### DATA EXTRACT
============

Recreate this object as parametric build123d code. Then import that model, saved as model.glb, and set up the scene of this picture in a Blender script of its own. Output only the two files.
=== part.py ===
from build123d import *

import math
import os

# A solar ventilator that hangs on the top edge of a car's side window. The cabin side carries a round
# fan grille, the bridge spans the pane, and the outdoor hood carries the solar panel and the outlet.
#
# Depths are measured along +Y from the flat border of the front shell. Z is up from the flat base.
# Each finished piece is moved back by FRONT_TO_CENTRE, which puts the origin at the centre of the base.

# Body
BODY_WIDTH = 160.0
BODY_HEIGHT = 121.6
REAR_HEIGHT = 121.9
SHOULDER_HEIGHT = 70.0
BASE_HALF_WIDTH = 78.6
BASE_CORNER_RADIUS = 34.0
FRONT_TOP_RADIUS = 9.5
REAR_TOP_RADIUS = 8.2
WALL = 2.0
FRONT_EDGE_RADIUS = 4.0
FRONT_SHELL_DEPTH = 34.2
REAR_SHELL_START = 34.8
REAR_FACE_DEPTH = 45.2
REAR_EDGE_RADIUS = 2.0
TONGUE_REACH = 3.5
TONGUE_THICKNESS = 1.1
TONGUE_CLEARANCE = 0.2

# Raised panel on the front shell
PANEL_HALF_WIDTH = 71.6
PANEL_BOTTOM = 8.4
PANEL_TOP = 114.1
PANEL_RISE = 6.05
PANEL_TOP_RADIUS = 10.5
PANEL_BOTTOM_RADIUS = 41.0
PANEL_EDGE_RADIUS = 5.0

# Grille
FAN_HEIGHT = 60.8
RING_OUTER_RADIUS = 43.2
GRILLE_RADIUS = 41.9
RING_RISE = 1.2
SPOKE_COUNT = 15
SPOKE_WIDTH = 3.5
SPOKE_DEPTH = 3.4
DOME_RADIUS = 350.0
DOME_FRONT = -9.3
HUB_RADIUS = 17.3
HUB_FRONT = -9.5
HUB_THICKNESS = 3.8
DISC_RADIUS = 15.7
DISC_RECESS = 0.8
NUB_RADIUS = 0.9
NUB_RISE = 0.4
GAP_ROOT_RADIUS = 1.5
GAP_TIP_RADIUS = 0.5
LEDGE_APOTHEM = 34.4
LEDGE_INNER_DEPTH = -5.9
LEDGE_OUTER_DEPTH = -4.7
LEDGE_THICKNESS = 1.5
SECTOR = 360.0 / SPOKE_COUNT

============

### THE REQUEST
Output all of the data again, exactly.

### TASK RESPONSE
Recreate this object as parametric build123d code. Then import that model, saved as model.glb, and set up the scene of this picture in a Blender script of its own. Output only the two files.
=== part.py ===
from build123d import *

import math
import os

# A solar ventilator that hangs on the top edge of a car's side window. The cabin side carries a round
# fan grille, the bridge spans the pane, and the outdoor hood carries the solar panel and the outlet.
#
# Depths are measured along +Y from the flat border of the front shell. Z is up from the flat base.
# Each finished piece is moved back by FRONT_TO_CENTRE, which puts the origin at the centre of the base.

# Body
BODY_WIDTH = 160.0
BODY_HEIGHT = 121.6
REAR_HEIGHT = 121.9
SHOULDER_HEIGHT = 70.0
BASE_HALF_WIDTH = 78.6
BASE_CORNER_RADIUS = 34.0
FRONT_TOP_RADIUS = 9.5
REAR_TOP_RADIUS = 8.2
WALL = 2.0
FRONT_EDGE_RADIUS = 4.0
FRONT_SHELL_DEPTH = 34.2
REAR_SHELL_START = 34.8
REAR_FACE_DEPTH = 45.2
REAR_EDGE_RADIUS = 2.0
TONGUE_REACH = 3.5
TONGUE_THICKNESS = 1.1
TONGUE_CLEARANCE = 0.2

# Raised panel on the front shell
PANEL_HALF_WIDTH = 71.6
PANEL_BOTTOM = 8.4
PANEL_TOP = 114.1
PANEL_RISE = 6.05
PANEL_TOP_RADIUS = 10.5
PANEL_BOTTOM_RADIUS = 41.0
PANEL_EDGE_RADIUS = 5.0

# Grille
FAN_HEIGHT = 60.8
RING_OUTER_RADIUS = 43.2
GRILLE_RADIUS = 41.9
RING_RISE = 1.2
SPOKE_COUNT = 15
SPOKE_WIDTH = 3.5
SPOKE_DEPTH = 3.4
DOME_RADIUS = 350.0
DOME_FRONT = -9.3
HUB_RADIUS = 17.3
HUB_FRONT = -9.5
HUB_THICKNESS = 3.8
DISC_RADIUS = 15.7
DISC_RECESS = 0.8
NUB_RADIUS = 0.9
NUB_RISE = 0.4
GAP_ROOT_RADIUS = 1.5
GAP_TIP_RADIUS = 0.5
LEDGE_APOTHEM = 34.4
LEDGE_INNER_DEPTH = -5.9
LEDGE_OUTER_DEPTH = -4.7
LEDGE_THICKNESS = 1.5
SECTOR = 360.0 / SPOKE_COUNT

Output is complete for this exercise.